Changeons de sujet, et parlons de ton nom: Daedelus… J’ai lu quelque part que ce personnage de la mythologie avait son neveu pour apprenti et qu’il l’a tué lorsque celui-ci devenait meilleur que lui… Es-tu si ambitieux?

(rire) Nan, mais je suis assez sérieux à ce sujet. Quand t’es un artiste, tout ce que tu fais a un sens, ce n’est pas juste avoir des idées en fumant des joints au milieu de la nuit. Alors ce nom a vraiment un sens pour moi. C’est celui qui a conçu les ailes pour son fils Icare, c’est aussi un personnage d’un livre de James Joyce, c’est une figure tragique. Et tout doit être romantique!

Quels sont tes projets dans le futur?

J’ai un nouvel album qui est enregistré et qui sortira normalement en février ou en mars. Il y aura des sons plus longs, des ambiances différentes, brésiliennes, plus de percussions. Je vais essayer de voir ce que peuvent donner des sons dansants revus à ma façon. J’ai en même temps un autre projet avec ma femme, Laura Darling, qui s’appellera « The Long Lost », et qui sera entièrement acoustique. Je jouerai de la guitare, elle de la flûte, et on chantera tous les deux. Ce sera des sons assez calmes sans électronique. L’album est quasiment terminé. Et finalement j’ai un projet en duo avec Subtitle, mais c’est qu’un projet…

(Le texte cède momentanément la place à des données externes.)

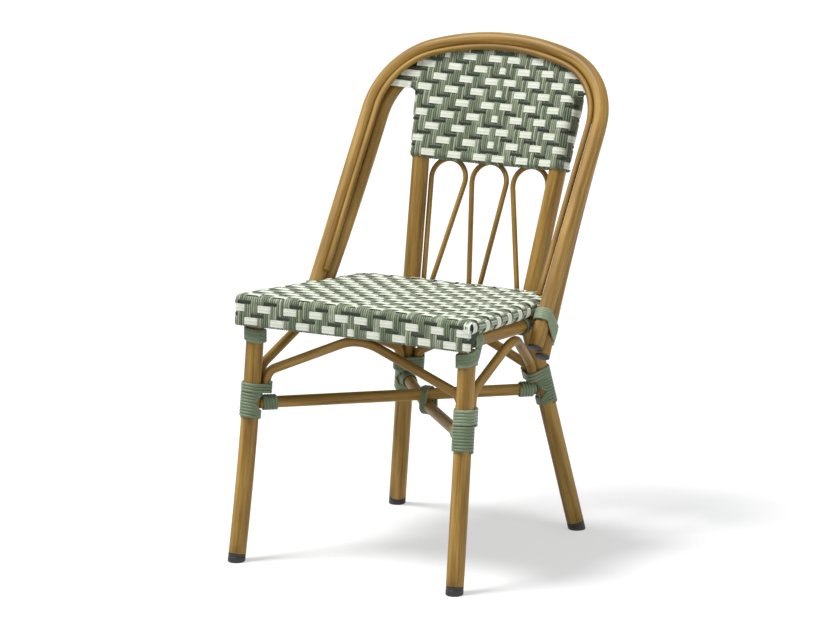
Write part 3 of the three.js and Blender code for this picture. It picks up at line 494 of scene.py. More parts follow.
def tube_material(name, has_grain):
    """Painted metal with the long brushed streaks of a rattan pole."""
    nodes = Nodes(name, 0.52, 0.42)
    if has_grain:
        long, fine = nodes.grain(0.006, 0.11), nodes.grain(0.02, 0.55)
    else:
        spot = nodes.add("ShaderNodeTexCoord").outputs["Object"]
        long, fine = nodes.scaled(spot, 6, 110), nodes.scaled(spot, 20, 550)
    broad, streak = nodes.noise(long, 4.0), nodes.noise(fine)
    base = nodes.ramp(broad, [(0.3, GOLD_DARK), (0.5, GOLD), (0.72, GOLD_LIGHT)])
    lines = nodes.ramp(streak, [(0.35, (0.80, 0.78, 0.74, 1)), (0.6, (1.08, 1.08, 1.08, 1))])
    nodes.paint(nodes.blend(0.6, base, nodes.blend(1.0, base, lines, "MULTIPLY")))
    nodes.rough(streak, 0.45, 0.6)
    nodes.bump(streak, 0.12, 0.0004)
    return nodes.material


def strip_material():
    """The white strips: flat extruded plastic with fine lines along it."""
    nodes = Nodes("white_strip", 0.5)
    across = nodes.add("ShaderNodeSeparateXYZ", {0: nodes.read("grain", "Vector")}).outputs["Y"]
    wave = nodes.maths("SINE", nodes.maths("MULTIPLY", across, 1.15), 0)
    patches = nodes.noise(nodes.grain(0.06, 0.12))
    white_stops = [(0.0, colour(222, 226, 210)), (0.3, colour(233, 236, 222)), (1.0, colour(240, 242, 230))]
    dull = nodes.ramp(patches, [(0.35, (0.9, 0.91, 0.88, 1)), (0.6, (1, 1, 1, 1))])
    nodes.paint(nodes.blend(1.0, nodes.ramp(wave, white_stops), dull, "MULTIPLY"))
    nodes.bump(wave, 0.15, 0.0003)
    return nodes.material


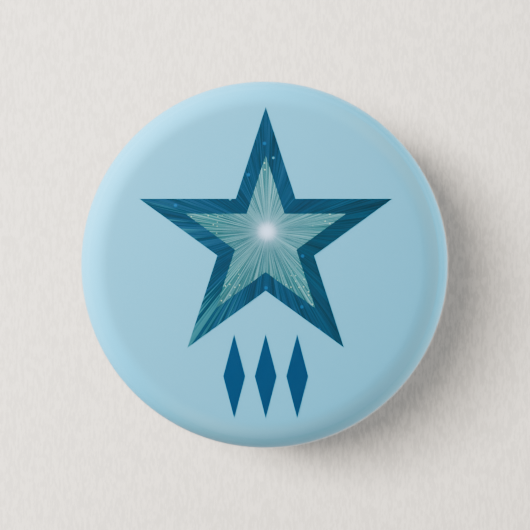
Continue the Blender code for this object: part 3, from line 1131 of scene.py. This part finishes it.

Tradition Bokson, le mot de la fin…

(Au même moment, un scandale éclate dans la rue entre des policiers et une femme qui n’a pas l’air en forme…) Beaucoup de gens cherchent un sens politique dans mes chansons. J’ai l’air con de dire ça avec ce qui se passe devant nous en ce moment, mais pour moi au lieu de chercher ça il vaut mieux chercher à aller de l’avant en amenant de l’émotion dans tout ce qu’on peut, au lieu de souligner les douleurs.